A Rio de Janeiro un G20 tra proclami e divisioni
Il presidente del Brasile, Luiz Inacio Lula da Silva, ha aperto i lavori del vertice del G20 accogliendo i capi di Stato e di governo a Rio de Janeiro, definita “la sintesi dei contrasti che caratterizzano il Brasile, l’America Latina e il mondo”.
La presidenza brasiliana ha lanciato l’Alleanza globale contro la fame e la povertà per mobilitare Paesi e organizzazioni al fine di intensificare gli sforzi per porre fine alle due emergenze entro il 2030. L’obiettivo è sviluppare raccomandazioni internazionali, politiche pubbliche efficaci e fonti di finanziamento. Ad oggi vi hanno aderito 81 Paesi, l’Unione europea, l’Unione africana, 24 organizzazioni internazionali, 9 istituzioni finanziarie e 31 fondazioni filantropiche e Organizzazioni non governative.
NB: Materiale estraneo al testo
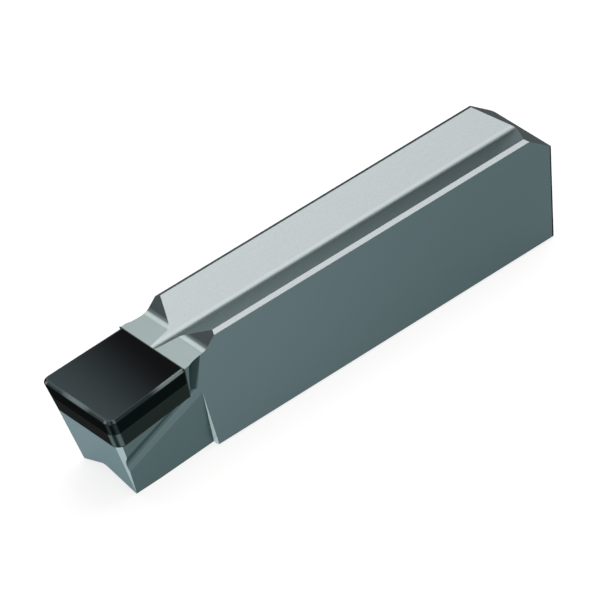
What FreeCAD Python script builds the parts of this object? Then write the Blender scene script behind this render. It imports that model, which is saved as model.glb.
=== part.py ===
import FreeCAD, Part
import math
import os

from FreeCAD import Vector

# Grooving insert: a sintered carbide body with a prism groove along its top and its
# bottom, and a superhard cutting tip brazed into a pocket at its front end.
# Lengths are in millimetres and angles in degrees. X runs from the cutting edge to the
# rear stop face, Y across the width and Z up. The origin is under the middle of the
# insert, at the height of the bottom ridges.

# Overall body
length = 23.2
body_width = 3.33
height = 5.44

# Prism grooves, the same on the top and the bottom
ridge_spacing = 2.936
groove_slope = 27.0
groove_radius = 0.4
ridge_bevel_slope = 25.0

# Rear end
rear_bevel_slope = 37.15
rear_face_height = 4.43
rear_edge_radius = 0.16

# Cutting edge, and the rake face that runs on as the platform behind the tip
cutting_width = 4.0
edge_height = 4.433
rake_angle = 4.64
front_relief = 17.83
side_taper = 2.34
side_relief = 3.48
corner_radius = 0.4
hone_width = 0.125

# Brazed tip and its pocket
pocket_length = 3.97
pocket_depth = 1.54
pocket_wall_lean = 9.9
cutting_layer_thickness = 0.745
braze_film = 0.04

# Carbide head under the tip
carbide_overhang = 0.04
corner_bevel = 0.2
neck_end = 4.88
neck_lean = 9.5
neck_radius = 1.8
head_foot_start = 1.63
head_foot_slope = 24.5
head_foot_radius = 1.4

# Lower relief flanks and the shoulder behind them
flank_half_width = 1.521
flank_relief = 5.43
shoulder_foot = 5.53
shoulder_lean = 12.3

# Ramp from the platform up to the ridges
ramp_top = 5.72
ramp_angle = 46.1
ramp_foot_radius = 0.55

# Values that follow from the sizes above
half_body = body_width / 2
half_ridge = ridge_spacing / 2
half_cut = cutting_width / 2
hone_reach = hone_width * math.tan(math.radians(front_relief))
back_x = length + hone_reach
clear = length


def tan(angle):
    """Tangent of an angle in degrees."""
    return math.tan(math.radians(angle))


def rake_height(x):
    """Height of the rake face at a distance x behind the cutting edge."""
    return edge_height + x * tan(rake_angle)


def side_half_width(x, z):
    """Half the width of the tip at a point of its side."""
    return half_cut - x * tan(side_taper) - (rake_height(x) - z) * tan(side_relief)


def front_x(z):
    """Distance of the tip's front face behind the cutting edge at a height."""
    return (edge_height - z) * tan(front_relief)


def meet(point_a, angle_a, point_b, angle_b):
    """Point where two lines of the XZ plane meet, each given by a point and its slope."""
    ax, az = point_a
    bx, bz = point_b
    dir_a = (math.cos(math.radians(angle_a)), math.sin(math.radians(angle_a)))
    dir_b = (math.cos(math.radians(angle_b)), math.sin(math.radians(angle_b)))
    cross = dir_a[0] * dir_b[1] - dir_a[1] * dir_b[0]
    run = ((bx - ax) * dir_b[1] - (bz - az) * dir_b[0]) / cross
    return ax + run * dir_a[0], az + run * dir_a[1]


def beyond(point, normal):
    """A large block that fills the outer side of the plane through the point."""
    block = Part.makeBox(2 * clear, 2 * clear, clear, Vector(-clear, -clear, 0))
    block.Placement = FreeCAD.Placement(point, FreeCAD.Rotation(Vector(0, 0, 1), normal))
    return block


def mirrored(shape):
    """The same shape on the other side of the insert's middle plane."""
    return shape.mirror(Vector(0, 0, 0), Vector(0, 1, 0))


def line(a, b):
    """A straight edge."""
    return Part.LineSegment(a, b).toShape()


def arc(a, middle, b):
    """An arc edge through its middle point."""
    return Part.Arc(a, middle, b).toShape()


def groove_edges(from_y, at_height, upward):
    """Edges of one prism groove, from the ridge at from_y to the opposite ridge."""
    sign = 1 if upward else -1
    side = 1 if from_y > 0 else -1
    valley = at_height - sign * half_ridge * tan(groove_slope)
    centre_z = valley + sign * groove_radius / math.cos(math.radians(groove_slope))
    touch_y = groove_radius * math.sin(math.radians(groove_slope))
    touch_z = centre_z - sign * groove_radius * math.cos(math.radians(groove_slope))
    start = Vector(0, side * half_ridge, at_height)
    first = Vector(0, side * touch_y, touch_z)
    lowest = Vector(0, 0, centre_z - sign * groove_radius)
    second = Vector(0, -side * touch_y, touch_z)
    end = Vector(0, -side * half_ridge, at_height)
    return [line(start, first), arc(first, lowest, second), line(second, end)]


def bar():
    """The long body blank: one section with a groove above and below."""
    bevel = (half_body - half_ridge) * tan(ridge_bevel_slope)
    right_low = Vector(0, half_body, bevel)
    right_high = Vector(0, half_body, height - bevel)
    left_low = Vector(0, -half_body, bevel)
    left_high = Vector(0, -half_body, height - bevel)
    edges = [line(Vector(0, half_ridge, 0), right_low), line(right_low, right_high)]
    edges.append(line(right_high, Vector(0, half_ridge, height)))
    edges += groove_edges(half_ridge, height, True)
    edges += [line(Vector(0, -half_ridge, height), left_high), line(left_high, left_low)]
    edges.append(line(left_low, Vector(0, -half_ridge, 0)))
    edges += groove_edges(-half_ridge, 0, False)
    return Part.Face(Part.Wire(edges)).extrude(Vector(back_x, 0, 0))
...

Il padrone di casa ha evidenziato che i Paesi che compongono il G20 rappresentano l’85 per cento del Pil mondiale e il 75 per cento dei 32 mila miliardi di dollari di scambi di beni e servizi oltre ai due terzi degli 8 miliardi di abitanti del pianeta. “Spetta a noi, intorno a questo tavolo, porre fine a questo flagello che fa vergognare l’umanità”, ha proseguito il leader brasiliano.
“Questa sarà la nostra più grande eredità. L’Alleanza nasce al G20 in Brasile, ma il suo destino è globale”, ha concluso Luiz Inacio Lula da Silva, augurandosi che “questo vertice sia caratterizzato dal coraggio di agire”.
Non mancano tuttavia le ombre. Tra i nodi da sciogliere per arrivare a una dichiarazione finale, le crisi di Ucraina e Medio Oriente. Secondo quanto riferito da fonti diplomatiche italiane, la trattativa ha incontrato degli intoppi anche per l’evoluzione sul campo del conflitto ucraino. Per trovare un accordo, si starebbe cercando un punto di incontro sui principi e le risoluzioni delle Nazioni Unite.
Agenda fitta di appuntamenti per la presidente del Consiglio italiana Giorgia Meloni. Domenica ha avuto il suo primo incontro bilaterale con il presidente brasiliano. Ieri, invece, si sono susseguiti i bilaterali fissati con il premier indiano Narendra Modi, il primo ministro canadese Justin Trudeau, il principe ereditario emiratino Khaled bin Mohamed bin Zayed Al Nahyan e il presidente della Banca Mondiale Ajay Banga.